» Your goal
Copy every line in which the string "bodies" occurs.

-- begin Records shown --

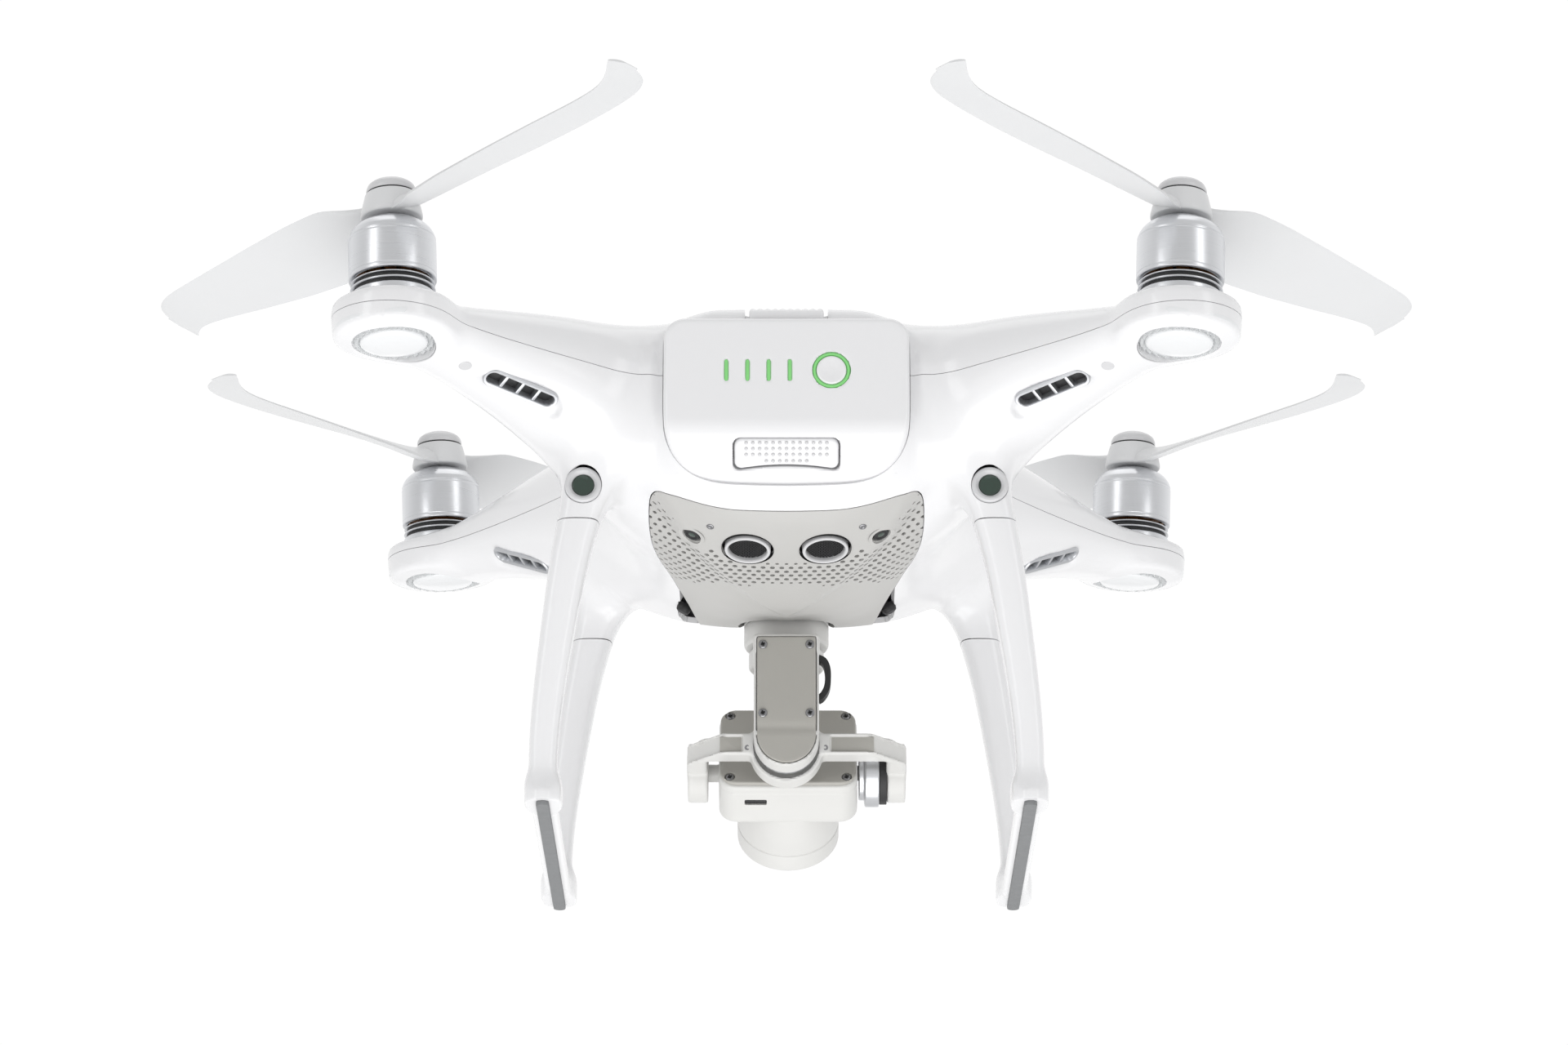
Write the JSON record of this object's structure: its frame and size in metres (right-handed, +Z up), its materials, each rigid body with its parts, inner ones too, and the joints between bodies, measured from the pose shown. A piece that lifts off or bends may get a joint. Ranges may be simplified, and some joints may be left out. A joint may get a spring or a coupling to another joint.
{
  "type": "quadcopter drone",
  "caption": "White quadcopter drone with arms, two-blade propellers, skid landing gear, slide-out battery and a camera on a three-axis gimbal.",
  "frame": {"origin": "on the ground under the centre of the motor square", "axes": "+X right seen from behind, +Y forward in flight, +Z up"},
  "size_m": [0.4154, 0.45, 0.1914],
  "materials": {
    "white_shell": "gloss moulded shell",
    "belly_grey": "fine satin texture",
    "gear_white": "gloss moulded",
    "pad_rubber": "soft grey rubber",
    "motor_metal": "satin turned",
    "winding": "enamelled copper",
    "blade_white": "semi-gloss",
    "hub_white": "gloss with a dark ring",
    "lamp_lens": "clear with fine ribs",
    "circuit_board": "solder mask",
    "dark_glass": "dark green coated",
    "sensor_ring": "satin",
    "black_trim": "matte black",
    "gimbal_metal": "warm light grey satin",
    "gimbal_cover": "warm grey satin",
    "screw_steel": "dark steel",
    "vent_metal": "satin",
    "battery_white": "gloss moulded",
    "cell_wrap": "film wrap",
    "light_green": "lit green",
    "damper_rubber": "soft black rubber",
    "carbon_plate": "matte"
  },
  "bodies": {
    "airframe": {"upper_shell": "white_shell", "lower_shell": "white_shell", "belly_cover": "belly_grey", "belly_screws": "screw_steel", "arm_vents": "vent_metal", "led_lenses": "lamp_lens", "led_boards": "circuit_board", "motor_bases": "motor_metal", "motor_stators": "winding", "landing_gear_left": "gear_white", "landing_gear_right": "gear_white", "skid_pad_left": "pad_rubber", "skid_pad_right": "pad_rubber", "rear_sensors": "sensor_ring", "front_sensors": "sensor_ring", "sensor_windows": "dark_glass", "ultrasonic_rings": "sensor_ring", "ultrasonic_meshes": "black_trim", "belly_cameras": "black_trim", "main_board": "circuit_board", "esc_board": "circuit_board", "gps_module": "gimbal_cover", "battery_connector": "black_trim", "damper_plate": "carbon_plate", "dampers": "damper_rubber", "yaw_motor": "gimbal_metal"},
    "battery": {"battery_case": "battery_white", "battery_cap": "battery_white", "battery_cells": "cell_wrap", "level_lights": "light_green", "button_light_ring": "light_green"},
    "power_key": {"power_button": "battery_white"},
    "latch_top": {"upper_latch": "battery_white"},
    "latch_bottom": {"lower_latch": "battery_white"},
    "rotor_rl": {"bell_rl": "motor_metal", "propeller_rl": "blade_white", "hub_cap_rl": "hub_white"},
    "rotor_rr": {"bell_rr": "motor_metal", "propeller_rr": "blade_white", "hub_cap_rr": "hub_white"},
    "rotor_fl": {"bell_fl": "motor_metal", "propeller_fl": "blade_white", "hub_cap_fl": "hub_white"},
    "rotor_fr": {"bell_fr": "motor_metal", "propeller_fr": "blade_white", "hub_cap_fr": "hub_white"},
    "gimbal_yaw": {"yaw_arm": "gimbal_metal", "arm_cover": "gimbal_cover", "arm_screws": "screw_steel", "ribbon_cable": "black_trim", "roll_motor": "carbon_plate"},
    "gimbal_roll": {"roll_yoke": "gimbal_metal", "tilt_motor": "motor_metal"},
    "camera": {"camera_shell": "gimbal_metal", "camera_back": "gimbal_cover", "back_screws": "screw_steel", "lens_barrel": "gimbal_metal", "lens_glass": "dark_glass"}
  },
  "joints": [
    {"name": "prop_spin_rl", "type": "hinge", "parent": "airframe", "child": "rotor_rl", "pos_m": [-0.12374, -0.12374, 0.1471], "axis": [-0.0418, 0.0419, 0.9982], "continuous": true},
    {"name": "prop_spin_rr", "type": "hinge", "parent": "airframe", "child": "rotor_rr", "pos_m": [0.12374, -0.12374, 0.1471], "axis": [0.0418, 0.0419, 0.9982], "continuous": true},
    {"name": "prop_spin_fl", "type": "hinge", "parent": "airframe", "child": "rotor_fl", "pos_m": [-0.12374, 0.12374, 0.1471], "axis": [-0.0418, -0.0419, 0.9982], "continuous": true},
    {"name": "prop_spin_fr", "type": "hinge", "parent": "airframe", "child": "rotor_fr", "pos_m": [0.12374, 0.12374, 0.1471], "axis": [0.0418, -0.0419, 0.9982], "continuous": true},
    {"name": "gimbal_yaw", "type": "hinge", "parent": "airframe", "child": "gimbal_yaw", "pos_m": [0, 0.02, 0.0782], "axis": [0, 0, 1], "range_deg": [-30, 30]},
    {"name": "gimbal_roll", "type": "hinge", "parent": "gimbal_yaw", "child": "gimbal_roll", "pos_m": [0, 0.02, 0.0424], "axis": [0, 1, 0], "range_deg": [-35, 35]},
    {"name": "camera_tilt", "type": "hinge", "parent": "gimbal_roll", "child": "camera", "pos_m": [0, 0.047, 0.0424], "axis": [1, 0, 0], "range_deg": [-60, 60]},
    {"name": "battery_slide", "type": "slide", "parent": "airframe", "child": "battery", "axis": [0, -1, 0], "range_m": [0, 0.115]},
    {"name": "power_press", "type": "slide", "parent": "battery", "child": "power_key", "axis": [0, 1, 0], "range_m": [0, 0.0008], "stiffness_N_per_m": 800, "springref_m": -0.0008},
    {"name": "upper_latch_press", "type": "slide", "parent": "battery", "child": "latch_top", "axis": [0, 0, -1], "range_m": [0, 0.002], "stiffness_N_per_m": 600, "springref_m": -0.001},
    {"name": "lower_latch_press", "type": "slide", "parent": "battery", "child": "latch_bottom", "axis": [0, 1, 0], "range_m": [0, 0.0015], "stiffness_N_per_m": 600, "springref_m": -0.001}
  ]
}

-- end Records shown --
-- begin Records shown --

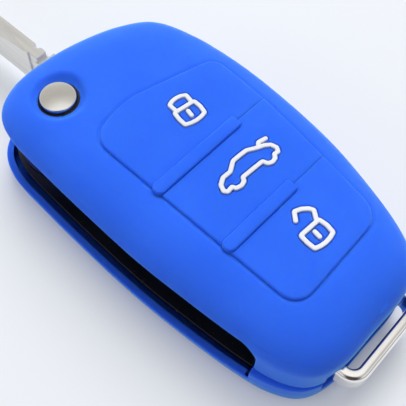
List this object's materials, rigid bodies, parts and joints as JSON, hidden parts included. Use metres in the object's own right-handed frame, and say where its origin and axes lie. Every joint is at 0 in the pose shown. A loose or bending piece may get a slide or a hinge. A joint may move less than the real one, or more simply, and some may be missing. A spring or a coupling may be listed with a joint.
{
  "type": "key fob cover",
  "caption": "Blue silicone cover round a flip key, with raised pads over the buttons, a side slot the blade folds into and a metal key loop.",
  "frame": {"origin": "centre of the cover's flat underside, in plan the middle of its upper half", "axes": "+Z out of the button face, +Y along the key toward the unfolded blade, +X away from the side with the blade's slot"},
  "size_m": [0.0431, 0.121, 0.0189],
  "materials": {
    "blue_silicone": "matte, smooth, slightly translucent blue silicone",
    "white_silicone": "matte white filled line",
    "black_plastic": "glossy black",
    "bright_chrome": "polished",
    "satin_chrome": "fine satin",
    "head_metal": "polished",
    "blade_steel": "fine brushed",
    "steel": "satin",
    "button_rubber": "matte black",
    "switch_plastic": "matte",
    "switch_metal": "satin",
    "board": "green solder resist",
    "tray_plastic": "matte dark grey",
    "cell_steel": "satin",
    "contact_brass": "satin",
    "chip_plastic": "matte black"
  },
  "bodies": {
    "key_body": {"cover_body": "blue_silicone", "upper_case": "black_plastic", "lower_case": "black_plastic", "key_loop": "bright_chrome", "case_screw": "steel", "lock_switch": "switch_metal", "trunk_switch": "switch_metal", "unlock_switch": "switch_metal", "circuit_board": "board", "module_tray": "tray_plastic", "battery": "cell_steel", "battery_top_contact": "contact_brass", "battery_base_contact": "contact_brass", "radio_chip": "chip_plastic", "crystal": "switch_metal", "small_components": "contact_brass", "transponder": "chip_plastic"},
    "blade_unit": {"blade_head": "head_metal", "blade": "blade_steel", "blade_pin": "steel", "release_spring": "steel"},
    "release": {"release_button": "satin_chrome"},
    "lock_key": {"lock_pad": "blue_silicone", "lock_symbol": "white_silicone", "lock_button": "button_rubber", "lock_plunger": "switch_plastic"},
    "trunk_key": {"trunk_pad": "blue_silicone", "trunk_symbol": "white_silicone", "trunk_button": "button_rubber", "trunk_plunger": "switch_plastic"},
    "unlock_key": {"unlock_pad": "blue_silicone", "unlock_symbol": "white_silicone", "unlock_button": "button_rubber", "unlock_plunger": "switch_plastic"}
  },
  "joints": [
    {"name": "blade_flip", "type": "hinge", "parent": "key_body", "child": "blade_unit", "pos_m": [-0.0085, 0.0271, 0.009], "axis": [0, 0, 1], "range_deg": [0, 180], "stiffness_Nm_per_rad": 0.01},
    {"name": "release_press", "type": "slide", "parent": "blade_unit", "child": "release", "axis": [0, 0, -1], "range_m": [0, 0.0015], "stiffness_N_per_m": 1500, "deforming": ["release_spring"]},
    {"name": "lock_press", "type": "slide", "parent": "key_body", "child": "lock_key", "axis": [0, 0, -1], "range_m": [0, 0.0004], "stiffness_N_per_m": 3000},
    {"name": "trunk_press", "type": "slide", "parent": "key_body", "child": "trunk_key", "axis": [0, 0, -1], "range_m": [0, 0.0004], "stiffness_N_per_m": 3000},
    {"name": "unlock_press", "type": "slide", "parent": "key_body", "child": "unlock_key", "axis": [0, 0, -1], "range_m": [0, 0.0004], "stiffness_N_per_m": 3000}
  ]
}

-- end Records shown --

» Complete response
Write the JSON record of this object's structure: its frame and size in metres (right-handed, +Z up), its materials, each rigid body with its parts, inner ones too, and the joints between bodies, measured from the pose shown. A piece that lifts off or bends may get a joint. Ranges may be simplified, and some joints may be left out. A joint may get a spring or a coupling to another joint.
  "bodies": {
List this object's materials, rigid bodies, parts and joints as JSON, hidden parts included. Use metres in the object's own right-handed frame, and say where its origin and axes lie. Every joint is at 0 in the pose shown. A loose or bending piece may get a slide or a hinge. A joint may move less than the real one, or more simply, and some may be missing. A spring or a coupling may be listed with a joint.
  "bodies": {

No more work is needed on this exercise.